SWANA/MENA (Southwest Asian/North African; Middle Eastern/North African) identities are often overlooked or reduced to “white” in the non SWANA/MENA American public perception. In 2024, NY Times did a great piece about the complexities of the middle eastern identity in America, where the conflation of many SWANA/MENA identities as white passing leaves a lot to be explored and understood.
If that were a focus of the theme of this reunion, then in a sense - there may be something symbolic about the Lebanese father being missing - a hole where her understanding of that side of her culture should be.
The missing Lebanese father would serve a different purpose within the story, compared to celebrating the potential Lebanese culture of a mother that stayed.

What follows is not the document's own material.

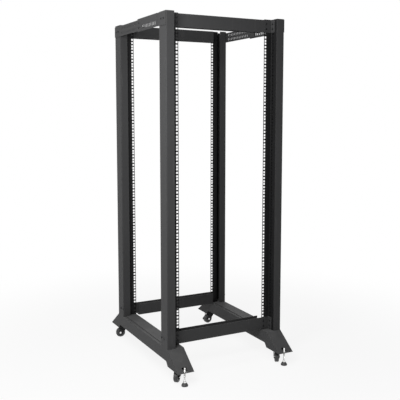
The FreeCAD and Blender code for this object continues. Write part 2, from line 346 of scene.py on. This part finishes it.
def moulded(name, colour, dusty, roughness, grain_scale, depth):
    """Moulded black plastic or rubber with grain and cloudy floor dust."""
    finish = Finish(name)
    cloud = finish.noise(55.0, detail=4.0)
    grain = finish.noise(grain_scale, detail=2.0)
    dust = finish.ramp(cloud, (0.52, 0.0), (0.75, 1.0))
    finish.shader.put("Base Color", finish.blend(dust * 0.35, colour, dusty))
    finish.shader.put("Roughness", dust * 0.2 + grain * 0.08 + roughness)
    finish.bump(grain, depth, 0.4)
    return finish.material


wheel_plastic = moulded(
    "wheel_plastic", (0.036, 0.036, 0.037), (0.18, 0.177, 0.165), 0.34, 600.0, 0.05 * MM)
pad_rubber = moulded(
    "pad_rubber", (0.033, 0.033, 0.034), (0.21, 0.207, 0.195), 0.52, 420.0, 0.08 * MM)
print("made", wheel_plastic.name, "and", pad_rubber.name)

# %% [markdown]
# ## Dress the rack's own nodes
# The shapes that came with the rack are right, so they only get a finish. Each node
# could be named here with its material, but the record already says which slot it
# belongs to, so one material for each slot is enough.

# %% Materials on the nodes
FINISHES = {
    "frame_black": coat,
    "caster_black": caster_coat,
    "wheel_black": wheel_plastic,
    "pad_black": pad_rubber,
    "zinc": zinc,
}
slots = {part["node"]: part["material_slot"] for part in frame["record"]["subparts"]}
for name, node in frame["nodes"].items():
    node.data.materials.clear()
    node.data.materials.append(FINISHES[slots[name]])
print("dressed", len(frame["nodes"]), "nodes")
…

Depth vs. flat stereotypes
Remember that stereotypes are often superficial things. We talked about this with the Latino-in-manual-labor-trope - if the manual labor is short hand for ‘uneducated unimportant Latino side character’ sure, it’s bad. If the manual labor of a Latino parent is contextualized as part of a story on the theme of parenthood and immigration, and it ends with the mechanic father celebrating his daughter's college graduation, saying her success is the answer to his dream, and his greatest pride - then… that’s not so one dimensional, right? Less stereotypical. More holistic. Both examples are using the same ‘stereotype.’
So, this really comes down to: What do you intend? Why? And does it best serve the story as you wish to tell it?